== Rows from a 3D modeling dataset ==
☆ ☆ ☆ ☆ ☆

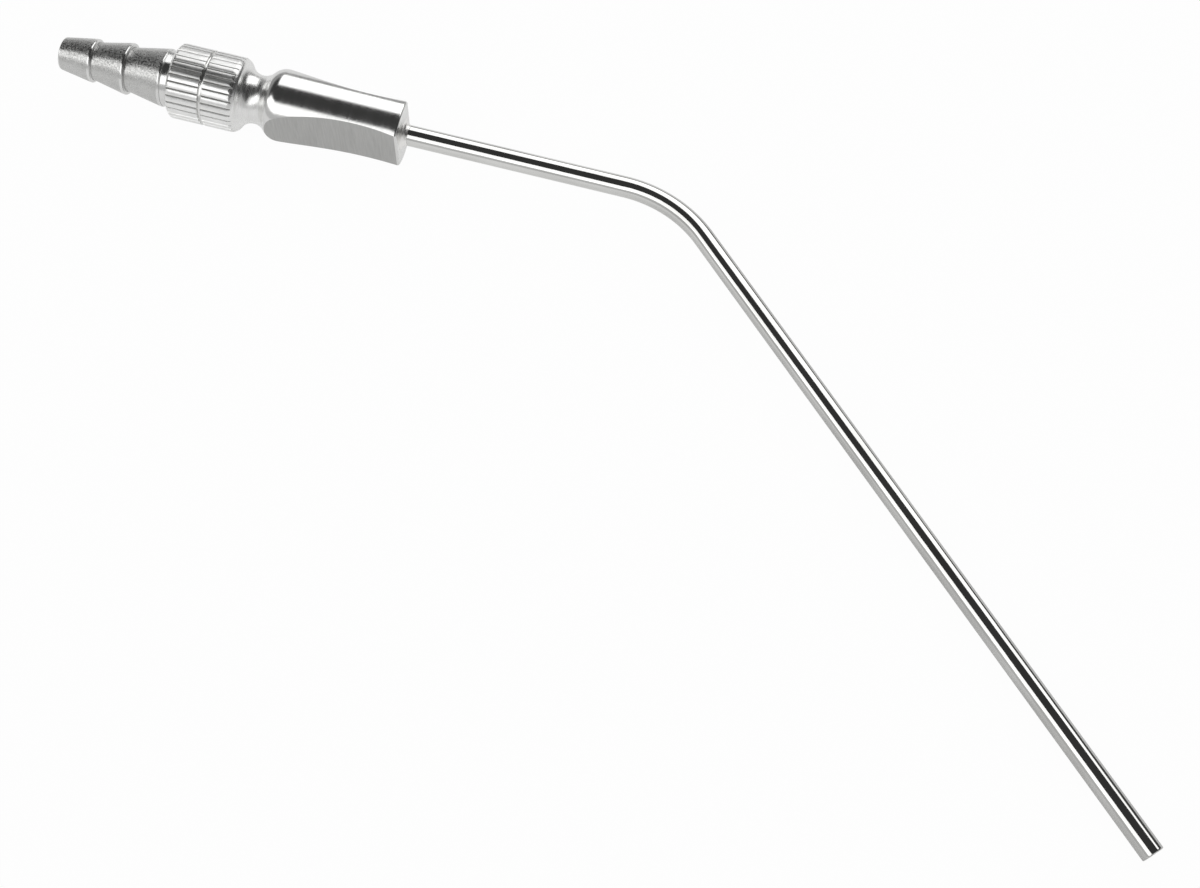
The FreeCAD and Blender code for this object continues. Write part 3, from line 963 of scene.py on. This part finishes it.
def make_world():
    """Dark overhead, pale low on the camera's side, and white where the camera looks past it all."""
    world = bpy.data.worlds.new("studio")
    bpy.context.scene.world = world
    world.use_nodes = True
    tree = world.node_tree
    paths = add_node(tree, "ShaderNodeLightPath")
    way = split_coordinates(tree, "Generated")
    low = smooth_step(tree, way["Z"], start=0.38, end=0.5, first=0.5, last=0.0)
    far_side = smooth_step(tree, way["X"], start=0.1, end=0.4, first=0.55, last=0.06)
    near_side = smooth_step(tree, way["Y"], start=-0.35, end=-0.1, first=1.0, last=far_side)
    pale = add_node(tree, "ShaderNodeMath", {0: low, 1: near_side, 2: DARKEST_SKY},
                    operation="MULTIPLY_ADD")
    strength = add_node(tree, "ShaderNodeMix", {
        "Factor": paths.outputs["Is Camera Ray"], "A": pale.outputs["Value"], "B": 1.0},
        data_type="FLOAT")
    feed(tree.nodes["Background"], {"Color": WHITE, "Strength": strength.outputs["Result"]})


def make_floor():
    """Pale paper that glows white to the camera, and less so in the steel, least past the grip."""
    mesh = bpy.data.meshes.new("floor")
    corners = [(-FLOOR_HALF, -FLOOR_HALF, 0), (FLOOR_HALF, -FLOOR_HALF, 0),
               (FLOOR_HALF, FLOOR_HALF, 0), (-FLOOR_HALF, FLOOR_HALF, 0)]
    mesh.from_pydata(corners, [], [(0, 1, 2, 3)])
    floor = bpy.data.objects.new("floor", mesh)
    bpy.context.scene.collection.objects.link(floor)
    material = bpy.data.materials.new("floor_paper")
    material.use_nodes = True
    tree = material.node_tree
    paper = feed(tree.nodes["Principled BSDF"], {
        "Base Color": FLOOR_GREY, "Roughness": 0.9, "Specular IOR Level": 0.0})
    glow = add_node(tree, "ShaderNodeEmission", {"Strength": 1.0})
    paths = add_node(tree, "ShaderNodeLightPath")
    where = split_coordinates(tree, "Object")
    fade = smooth_step(tree, where["X"], start=-0.02, end=0.03, first=0.55, last=0.18)
    mirrored = add_node(tree, "ShaderNodeMath", {
        0: paths.outputs["Is Glossy Ray"], 1: fade}, operation="MULTIPLY")
    share = add_node(tree, "ShaderNodeMath", {
        0: paths.outputs["Is Camera Ray"], 1: FLOOR_SEEN_GLOW, 2: mirrored.outputs["Value"]},
        operation="MULTIPLY_ADD")
    mix = add_node(tree, "ShaderNodeMixShader", {
        0: share.outputs["Value"], 1: paper.outputs["BSDF"], 2: glow.outputs["Emission"]})
    feed(tree.nodes["Material Output"], {"Surface": mix.outputs["Shader"]})
    mesh.materials.append(material)


make_lamps()
make_world()
make_floor()
bpy.context.scene.view_settings.view_transform = "Standard"
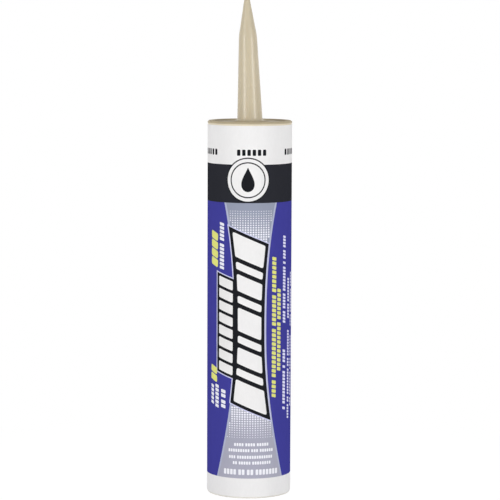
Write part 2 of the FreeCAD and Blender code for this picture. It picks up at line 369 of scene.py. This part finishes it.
class Waist:
    """The silver field of the front: narrow in the middle, wider to both ends."""

    middle = 0.75
    waist_z = 97.0
    waist_half = 9.35
    top_z = 171.1
    foot_z = 11.6
    top_spread, top_power = 6.8, 2.6
    foot_spread, foot_power = 12.1, 2.1

    def half(self, z):
        if z > self.waist_z:
            share = (z - self.waist_z) / (self.top_z - self.waist_z)
            return self.waist_half + self.top_spread * share ** self.top_power
        share = (self.waist_z - z) / (self.waist_z - self.foot_z)
        return self.waist_half + self.foot_spread * share ** self.foot_power

    def left(self, z):
        return self.middle - self.half(z)

    def right(self, z):
        return self.middle + self.half(z)

    def outline(self, inset=0.0, steps=32):
        levels = [self.foot_z + (self.top_z - self.foot_z) * i / steps for i in range(steps + 1)]
        right = [(self.right(z) - inset, z) for z in levels]
        left = [(self.left(z) + inset, z) for z in reversed(levels)]
        return right + left


class Panel:
    """A dark panel between two curved sides, with slanted ends."""

    def __init__(self, left, right, low, high, slant):
        self.left, self.right = left, right
        self.low, self.high = low, high
        self.slope = math.tan(math.radians(slant))
        self.about = (left(high) + right(high)) / 2

    def side(self, edge, level, shift):
        """Where a slanted line at a level meets a side moved by shift."""
        s = edge(level) + shift
        for _ in range(3):
            s = edge(self.level_at(s, level)) + shift
        return s, self.level_at(s, level)

    def level_at(self, s, level):
        return level - (s - self.about) * self.slope

    def band(self, low, high, inset, steps=1):
        """The part between two slanted levels, inset from both sides."""
        levels = [low + (high - low) * i / steps for i in range(steps + 1)]
        right = [self.side(self.right, level, -inset) for level in levels]
        left = [self.side(self.left, level, inset) for level in reversed(levels)]
        return right + left

    def body(self, grow=0.0):
        return self.band(self.low - grow, self.high + grow, -grow, steps=14)


WHITE_TO_CHARCOAL = 193.0
CHARCOAL_TO_VIOLET = 171.1
VIOLET_TO_WHITE = 11.6


def bands(sheet):
    """The fields of colour that go right round."""
    left, right = sheet
    return [
        ("white", box_shape(left, BOTTOM, right, TOP)),
        ("charcoal", box_shape(left, CHARCOAL_TO_VIOLET, right, WHITE_TO_CHARCOAL)),
        ("violet", box_shape(left, VIOLET_TO_WHITE, right, CHARCOAL_TO_VIOLET)),
    ]


def swatch_rows():
    """Small dark tiles in the white band, five times round the barrel."""
    tile, gap, count, corner = 1.95, 1.05, 6, 0.5
    low, high = 198.1, 201.6
    repeats = 5
    front_middle = 1.1
    shapes = []
    for turn in range(repeats):
        middle = front_middle + 2 * HALF_TURN / repeats * (turn - repeats // 2)
        start = middle - (tile * count + gap * (count - 1)) / 2
        for i in range(count):
            left = start + i * (tile + gap)
            shapes.append(("black", rounded(box_shape(left, low, left + tile, high), corner)))
    return shapes


def roundel():
    """A plain white disc with a drop on it, on the charcoal band."""
    middle, height = -1.0, 184.2
    rims = [("black", 12.9), ("white", 12.2), ("black", 10.3), ("white", 9.6)]
    drop_foot, drop_radius, drop_height = 177.4, 4.9, 14.0
    shapes = [(colour, ring(middle, height, radius)) for colour, radius in rims]
    shapes.append(("black", drop_shape(middle, drop_foot, drop_radius, drop_height)))
    return shapes


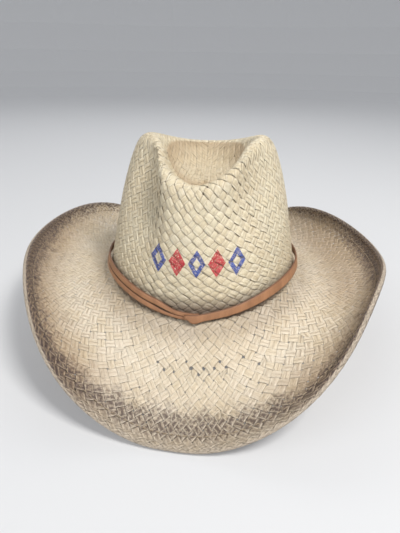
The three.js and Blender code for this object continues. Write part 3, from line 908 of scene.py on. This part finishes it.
CREAM, CREAM_BRIM = (0.76, 0.68, 0.49), (0.82, 0.73, 0.59)
WARM, GREY = (0.68, 0.56, 0.37), (0.62, 0.57, 0.46)
# The first colour here is painted shade, for where strands dip under their neighbours and for their middle
# grooves
DIP_SHADE, HUSK = (0.42, 0.32, 0.20), (0.56, 0.46, 0.31)
BOWL_TAN = (0.50, 0.38, 0.24)
# The second colour here serves the soft spray and the painted shade on the wearer's left brim
# The third colour here is the paler tone of the hem's outermost edge
SPRAY, SOFT_SPRAY_AND_SHADE, PALE_RIM_TONE = (0.085, 0.057, 0.051), (0.36, 0.24, 0.14), (0.66, 0.56, 0.44)
STRAND_MIDDLE = 2 / UV_STEPS  # where the middle of a strand's top lies across its UV
STRAND_EDGE = 1 / UV_STEPS  # how far from there its upper edges lie
FOOT_STAIN, GLINT = (0.13, 0.085, 0.06), (0.90, 0.85, 0.72)
LEATHER, LEATHER_DARK = (0.45, 0.225, 0.115), (0.33, 0.16, 0.08)
LEATHER_PALE, LEATHER_EDGE = (0.48, 0.27, 0.15), (0.13, 0.06, 0.032)
COTTON, COTTON_SHADE = (0.72, 0.68, 0.58), (0.50, 0.46, 0.37)
WEBBING, WEBBING_SHADE = (0.66, 0.62, 0.53), (0.40, 0.37, 0.30)
TAPE, TAPE_SHADE = (0.62, 0.54, 0.40), (0.42, 0.35, 0.25)
LABEL_WHITE, LABEL_SHADE = (0.80, 0.79, 0.74), (0.62, 0.61, 0.56)
THREAD, THREAD_SHADE = (0.46, 0.37, 0.26), (0.26, 0.20, 0.14)
STEEL, STEEL_SHADE = (0.46, 0.46, 0.47), (0.30, 0.30, 0.31)
PRINT_BLUE, PRINT_RED = (0.045, 0.09, 0.36), (0.55, 0.03, 0.05)
PRINT_COUNT = 5  # lozenges in the row on the crown's front; sizes in metres
PRINT_SPACING = 0.0155
PRINT_HALF = (0.0070, 0.0105)  # half the width and height of one lozenge
PRINT_HOLE = 0.45  # the size of a ring's hole, as a share of the lozenge
PRINT_Z = CROWN_FOOT_Z / 1000 + 0.037


def lozenge(g, x, z, centre, half_width, half_height):
    """1 inside a diamond on the hat's front, 0 outside."""
    dx = g.math("DIVIDE", g.math("ABSOLUTE", g.math("SUBTRACT", x, centre[0])), half_width)
    dz = g.math("DIVIDE", g.math("ABSOLUTE", g.math("SUBTRACT", z, centre[1])), half_height)
    return g.step(g.math("ADD", dx, dz), 1.0, 0.96)


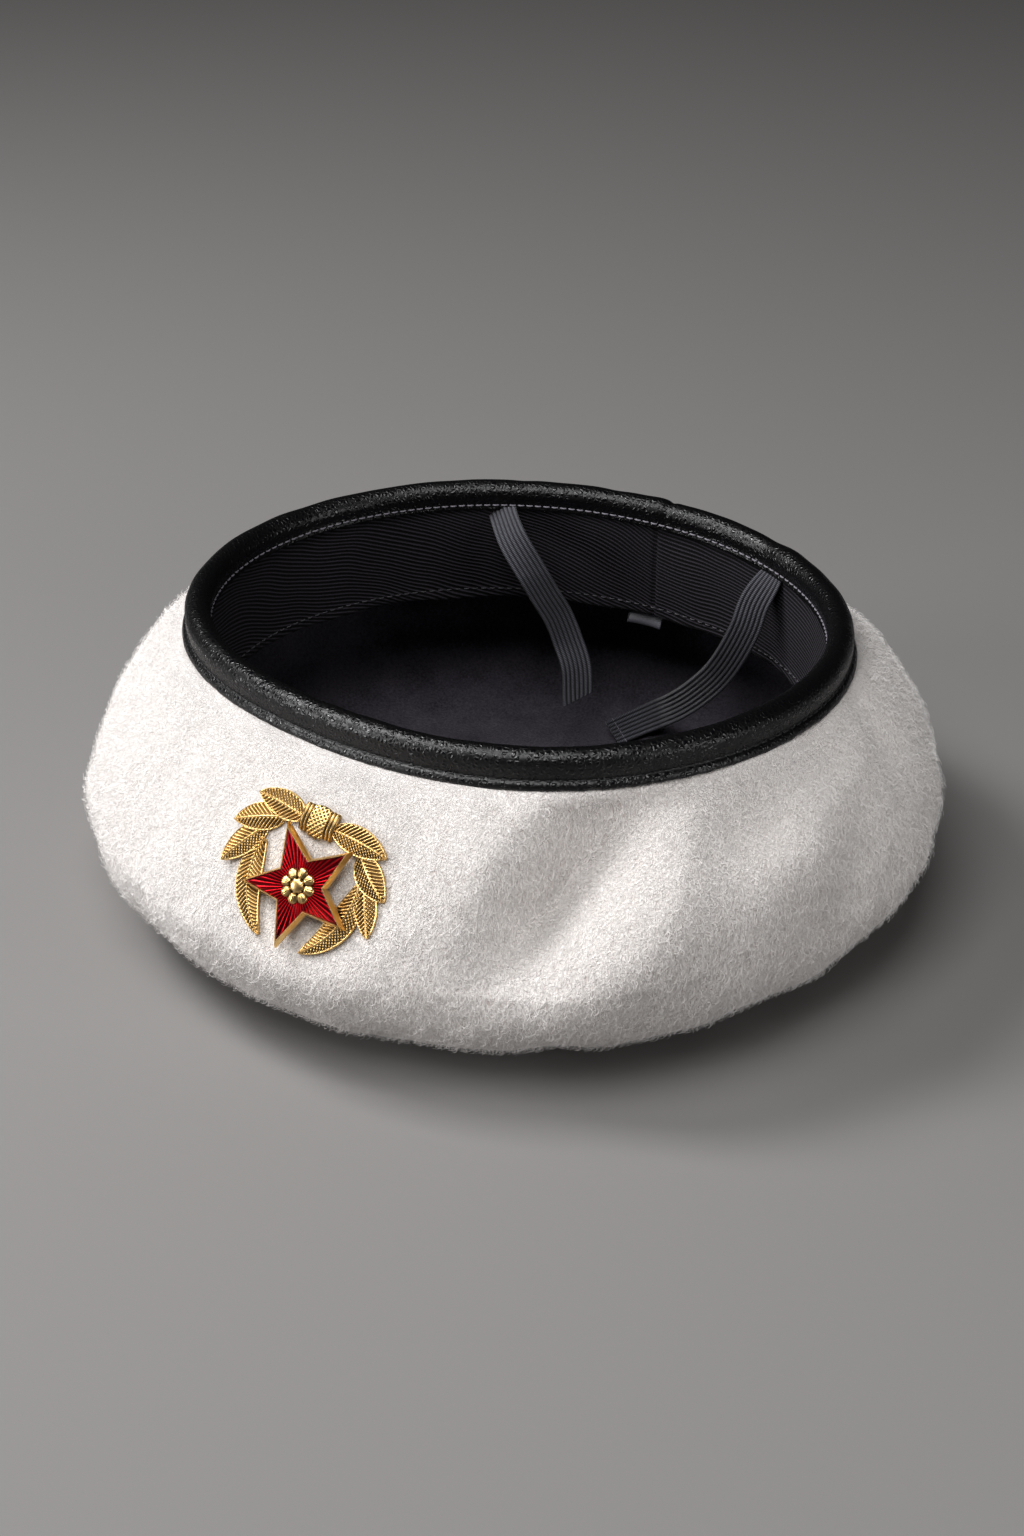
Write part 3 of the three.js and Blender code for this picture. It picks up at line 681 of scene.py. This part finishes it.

☆ ☆ ☆ ☆ ☆

== Written problem ==
Taking the records above, retype every line from the one with "Write part 2" down to the one with "return self.band(self.low - grow, self.high", exactly and with nothing else.

== Answer to the exercise ==
Write part 2 of the FreeCAD and Blender code for this picture. It picks up at line 369 of scene.py. This part finishes it.
class Waist:
    """The silver field of the front: narrow in the middle, wider to both ends."""

    middle = 0.75
    waist_z = 97.0
    waist_half = 9.35
    top_z = 171.1
    foot_z = 11.6
    top_spread, top_power = 6.8, 2.6
    foot_spread, foot_power = 12.1, 2.1

    def half(self, z):
        if z > self.waist_z:
            share = (z - self.waist_z) / (self.top_z - self.waist_z)
            return self.waist_half + self.top_spread * share ** self.top_power
        share = (self.waist_z - z) / (self.waist_z - self.foot_z)
        return self.waist_half + self.foot_spread * share ** self.foot_power

    def left(self, z):
        return self.middle - self.half(z)

    def right(self, z):
        return self.middle + self.half(z)

    def outline(self, inset=0.0, steps=32):
        levels = [self.foot_z + (self.top_z - self.foot_z) * i / steps for i in range(steps + 1)]
        right = [(self.right(z) - inset, z) for z in levels]
        left = [(self.left(z) + inset, z) for z in reversed(levels)]
        return right + left


class Panel:
    """A dark panel between two curved sides, with slanted ends."""

    def __init__(self, left, right, low, high, slant):
        self.left, self.right = left, right
        self.low, self.high = low, high
        self.slope = math.tan(math.radians(slant))
        self.about = (left(high) + right(high)) / 2

    def side(self, edge, level, shift):
        """Where a slanted line at a level meets a side moved by shift."""
        s = edge(level) + shift
        for _ in range(3):
            s = edge(self.level_at(s, level)) + shift
        return s, self.level_at(s, level)

    def level_at(self, s, level):
        return level - (s - self.about) * self.slope

    def band(self, low, high, inset, steps=1):
        """The part between two slanted levels, inset from both sides."""
        levels = [low + (high - low) * i / steps for i in range(steps + 1)]
        right = [self.side(self.right, level, -inset) for level in levels]
        left = [self.side(self.left, level, inset) for level in reversed(levels)]
        return right + left

    def body(self, grow=0.0):
        return self.band(self.low - grow, self.high + grow, -grow, steps=14)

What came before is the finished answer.